London Bridge, London,
London Bridge, London
Public domain

Beneath the headline London’s Joyous Welcome to the New Year, the Daily Mirror of 1st January 1925 showed a ‘special Daily Mirror photograph’ snapped as revellers welcomed in the New Year at the Albert Hall. Pretty girls flung gaily coloured balloons. Partygoers clustered around a monster cake in the centre of the hall. Miss 1925 made a triumphal entry on the stroke of midnight.

At the bottom half of the page were pictures of the great and the good who had been mentioned in the New Year’s Honours List. Sir Henry Duke, President of the Divorce Division, received a barony. Mr H. C. O. Bonsor was created a baronet. Mrs Millicent Garrett and Miss Ellen Terry received GBEs. Out of those, you may have heard of actress Ellen Terry, but I’ll bet a weathered Queen Victoria brass farthing to a shiny new King George V gold guinea that – like this reviewer of old newspapers – you haven’t heard of a GBE.

The Knight Grand Cross or Dame Grand Cross was the highest grade of the five classes of King George’s Most Excellent Order of the British Empire. Although not as common as CBEs, OBEs, and MBEs, there is still such a thing today. The two most recent appointees in 2025 were novelist Dame Jacqueline Wilson GBE FRSL and immunologist and academic administrator Sir Leszek Borysiewicz GBE DL FRS FRCP FMedSci FLSW.

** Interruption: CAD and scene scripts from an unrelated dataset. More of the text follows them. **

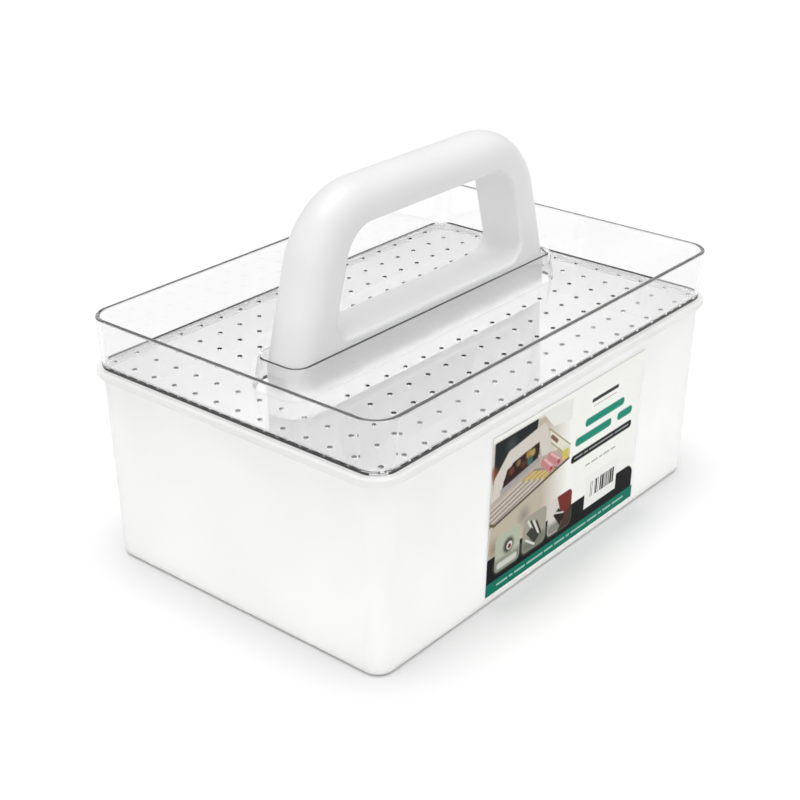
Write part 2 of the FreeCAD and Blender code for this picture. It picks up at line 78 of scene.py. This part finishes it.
def add_node(tree, kind, sockets=None, **settings):
    """A node of this kind, its own settings made, and each named or numbered socket set or linked."""
    node = tree.nodes.new("ShaderNode" + kind)
    for key, value in settings.items():
        setattr(node, key, value)
    for key, value in (sockets or {}).items():
        if isinstance(value, bpy.types.NodeSocket):
            tree.links.new(value, node.inputs[key])
        else:
            node.inputs[key].default_value = value
    return node


def clothe(piece, material):
    """Put the one material in every slot of a piece."""
    piece.data.materials.clear()
    piece.data.materials.append(material)


print("CAD nodes to clothe:", sorted(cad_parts))

# %% [markdown]
# ## White bin: injection moulded polypropylene
# The bin is natural polypropylene with white pigment. The mould is blasted, so the skin is satin, with a
# very fine grain and long soft shading where the wall sinks a few hundredths of a millimetre. A little light
# passes through the 1.8 mm wall, so it has subsurface scattering. Grain of 0.25 mm is drawn at 0.6 mm,
# because the real one is too fine to show. The inner skin is painted a tone lighter: painted light, for the
# light that comes into the bin through the clear tray. A mask in the material finds it by distance from the
# outer faces, which keeps the bin one piece. What it gives the eye: a soft, even white with no sharp
# reflection.

# %% The bin's own sizes, and a mask for its inner side, which is painted lighter
# The walls lean out up to the rim, where their corners have this radius and the bead stands out this far.
BIN_LEAN = math.radians(1.65)
BIN_WALL = 1.8 * MM
RIM_HEIGHT = 99.6 * MM
BEAD = 2.9 * MM
CORNER = 11.5 * MM
bin_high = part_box("bin")[1]
CORNER_CENTRE = (bin_high.x - BEAD - CORNER, bin_high.y - BEAD - CORNER, 0)


def inner_side_painted_lighter(tree, place):
    """1 on the bin's inner side, which is painted lighter, 0 on its outer side.

    The plan is folded into one quarter, and the distance past the centre of that quarter's corner arc is
    compared with the arc's radius less half a wall. The walls lean, so the radius grows with the height.
    """
    flat = add_node(tree, "VectorMath", {0: place, 1: (1, 1, 0)}, operation="MULTIPLY").outputs[0]
    folded = add_node(tree, "VectorMath", {0: flat}, operation="ABSOLUTE").outputs[0]
    past = add_node(tree, "VectorMath", {0: folded, 1: CORNER_CENTRE}, operation="SUBTRACT").outputs[0]
    past = add_node(tree, "VectorMath", {0: past, 1: (0, 0, 0)}, operation="MAXIMUM").outputs[0]
    reach = add_node(tree, "VectorMath", {0: past}, operation="LENGTH").outputs["Value"]
    height = add_node(tree, "SeparateXYZ", {0: place}).outputs["Z"]
    at_base = CORNER - RIM_HEIGHT * math.tan(BIN_LEAN) - 0.5 * BIN_WALL
    radius = add_node(tree, "Math", {0: height, 1: math.tan(BIN_LEAN), 2: at_base},
                      operation="MULTIPLY_ADD").outputs[0]
    within = add_node(tree, "Math", {0: reach, 1: radius}, operation="LESS_THAN").outputs[0]
    over_base = add_node(tree, "Math", {0: height, 1: 0.5 * BIN_WALL}, operation="GREATER_THAN").outputs[0]
    return add_node(tree, "Math", {0: within, 1: over_base}, operation="MULTIPLY").outputs[0]


print("centre of a corner arc, in metres:", CORNER_CENTRE)

# %% Moulded polypropylene, white for the bin
GRAIN = 0.6 * MM
SINK = 45 * MM
SKIN_DEPTH = 8 * MM


def moulded_polypropylene(name, colour, shade, roughness, painted_light_zone, painted_tone, below_skin):
    """Satin plastic with fine grain and slow sink waves.

    Its colour drifts towards a shade, and one zone takes a lighter painted tone, as painted light. The last
    value is the share of the scattered light that goes in below the skin and comes out beside where it went
    in.
    """
    material, tree, output = start_material(name)
    place = add_node(tree, "TexCoord").outputs["Object"]
    grain = add_node(tree, "TexNoise", {"Vector": place, "Scale": 1 / GRAIN, "Detail": 2.0}).outputs[0]
    sink = add_node(tree, "TexNoise", {"Vector": place, "Scale": 1 / SINK, "Detail": 1.0}).outputs[0]
    drift = add_node(tree, "MapRange", {"Value": sink, "From Min": 0.35, "From Max": 0.7})
    tone = add_node(tree, "Mix", {0: drift.outputs[0], 6: linear(colour), 7: linear(shade)},
                    data_type="RGBA")
    # The zone is painted in a lighter tone: painted light.
    tone = add_node(tree, "Mix", {0: painted_light_zone(tree, place), 6: tone.outputs[2], 7: linear(painted_tone)},
                    data_type="RGBA")
    gloss = add_node(tree, "MapRange", {"Value": grain, "To Min": roughness - 0.04,
                                        "To Max": roughness + 0.05})
    waves = add_node(tree, "Bump", {"Height": sink, "Strength": 0.15, "Distance": 0.4 * MM})
    skin = add_node(tree, "Bump", {"Height": grain, "Normal": waves.outputs[0], "Strength": 0.12,
                                   "Distance": 0.03 * MM})
    shader = add_node(tree, "BsdfPrincipled", {
        "Base Color": tone.outputs[2], "Roughness": gloss.outputs[0], "Normal": skin.outputs[0],
        "IOR": 1.49, "Subsurface Weight": below_skin, "Subsurface Radius": (1.0, 1.0, 1.0),
        "Subsurface Scale": SKIN_DEPTH})
    tree.links.new(shader.outputs[0], output.inputs["Surface"])
    return material


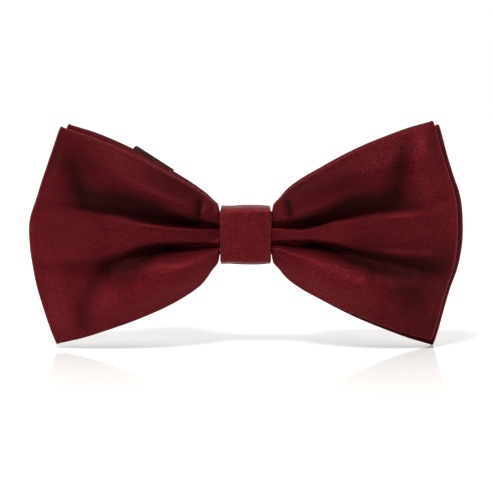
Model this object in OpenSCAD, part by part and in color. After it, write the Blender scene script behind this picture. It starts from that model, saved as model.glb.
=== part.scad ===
// Pre-tied double bow tie. The front faces -Y and +Z is up.
// The origin is the centre of the knot's flat back, which rests on the collar.
// Each arm of the neck strap is folded like a concertina behind its own wing.

/* [Bow] */
// Width of the bow, from outer fold to outer fold
bow_w = 120; // [100:1:140]
// Height of the front bow at its tips
bow_h = 62; // [54:1:72]
// Height of the rear bow at its tips
rear_h = 61.6; // [54:0.1:72]
// How far the middle of both bows sits above the knot's middle
bow_rise = 0.3; // [0:0.1:1]
// How far the rear bow is turned, clockwise from the front
rear_turn = 0.8; // [0:0.1:2]
// Radius of the arc that each outer fold follows
edge_r = 70; // [62:1:90]
// Thickness of one panel, two satin layers on an interlining
panel_t = 1.4; // [1.2:0.05:1.6]
// Thickness of the interlining in a panel
canvas_t = 0.6; // [0.4:0.05:0.8]
// Hem between the interlining and the panel's edge
canvas_hem = 1.5; // [1:0.1:3]
// Gap between the two panels of a loop at its outer fold
fold_gap = 1.2; // [0.8:0.1:2]
// How far the front panel puffs forward
front_puff = 4.5; // [2:0.1:6]
// How far the rearmost panel puffs backward
rear_puff = 4.6; // [3:0.1:5.5]

/* [Knot] */
// Width of the knot
knot_w = 14; // [12:0.5:18]
// Height of the knot
knot_h = 15.5; // [14.8:0.1:20]
// Radius of the knot's long edges
knot_r = 2; // [1.5:0.1:3]
// Thickness of the knot's satin
wrap_t = 0.5; // [0.4:0.05:0.8]
// Thickness of the knot's liner
liner_t = 0.4; // [0.3:0.05:0.6]
// Diameter of the thread that binds the pleats
thread_d = 0.35; // [0.3:0.05:0.5]
// Turns of that thread
thread_turns = 11; // [5:1:15]

/* [Neck strap] */
// Width of the strap
strap_w = 12; // [10:0.5:12.5]
// Thickness of the strap
strap_t = 0.9; // [0.6:0.05:1.1]
// Gap between two runs of the folded strap
run_gap = 0.55; // [0.4:0.05:1]
// Distance of the outer folds inside the bow's widest point
outer_inset = 6; // [5:0.5:9]
// Distance of the inner folds from the middle of the right arm
inner_x = 14.5; // [14:0.5:18]

/* [Metal parts] */
// Thickness of the stamped hook, eye and slider
metal_t = 1; // [0.8:0.1:1.2]
// Space beside the strap in the hook, eye and slider
strap_play = 0.4; // [0.3:0.1:0.6]
// Width of the side arms of the hook and the eye
arm_w = 2.1; // [1.6:0.1:2.6]
// Length of the hook's plate
hook_plate = 10.6; // [9:0.1:14]
// Width of the hook's tongue
tongue_w = 5; // [4:0.5:7]
// Length of the eye's opening, past the strap
eye_gap = 5; // [4.6:0.1:7]
// Width of the eye's free bar
eye_bar = 1.6; // [1.2:0.1:2.4]
// Length of the slider along the strap
slider_l = 9; // [8:0.5:10]
// Width of the slider's end bars
slider_bar = 1.4; // [1:0.1:1.6]

/* [Hidden] */
$fn = 48;
cut = 0.05;

// Colours
SATIN = [0.38, 0.1, 0.13];
SATIN_REAR = [0.3, 0.08, 0.11];
CANVAS = [0.86, 0.83, 0.76];
THREAD = [0.24, 0.05, 0.08];
STRAP = [0.34, 0.09, 0.12];
NICKEL = [0.62, 0.61, 0.58];

// Stack through the knot, from its back at y = 0 to its front
fit_gap = 0.1;
layer_gap = 0.06;
wall_t = wrap_t + liner_t;
strap_y = -(wall_t + fit_gap + strap_t / 2);
bundle_back = -(wall_t + 2 * fit_gap + strap_t + thread_d);
bundle_d = 4 * panel_t + 3 * layer_gap;
bundle_front = bundle_back - bundle_d;
knot_d = thread_d + fit_gap + wall_t - bundle_front;

// The knot's long edges are no rounder than the strap's corners inside it allow
thread_play = 0.05;
strap_room = knot_h / 2 - wall_t - strap_w / 2;
knot_edge_r = min(knot_r, wall_t + fit_gap + strap_room + sqrt(2 * fit_gap * strap_room));

// Room above and below the bound pleats, so that the thread clears the rounded liner
liner_r = knot_edge_r - wall_t;
corner_room = liner_r - sqrt(max(0, pow(liner_r - thread_d - 0.02, 2)
    - pow(liner_r - thread_d - fit_gap, 2)));
waist_room = max(corner_room, thread_d + fit_gap) + thread_play;
waist_h = knot_h - 2 * (wall_t + waist_room + bow_rise);
function layer_y(k) = bundle_back - panel_t / 2 - k * (panel_t + layer_gap);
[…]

As for the inside front page, as proof that not much changes, the newsy headline was about the weather, with the text below telling readers what they already knew. Nineteen twenty-four had come to a dreary and dismal end, passing with a mixture of gales, floods, rain, frost, snow, thunder, a slight earthquake shock in East Lancashire, and a sort of sudden fifty-miles-an-hour tornado in London.

A fitting end to a turbulent and difficult year.

On the other side of the Atlantic, the Roaring Twenties (the Wall Street Crash wasn’t until 1929) were in full swing. The decade was being defined by economic prosperity, cultural dynamism, and significant social changes.

The Jazz Age was thriving. Cities like New York and Chicago pulsated with the sounds of such music, the glamour of speakeasies, and the rebellious energy of the flapper generation. Prohibition was still in effect, driving the liquor trade underground and increasing the influence of organised crime and figures such as Al Capone.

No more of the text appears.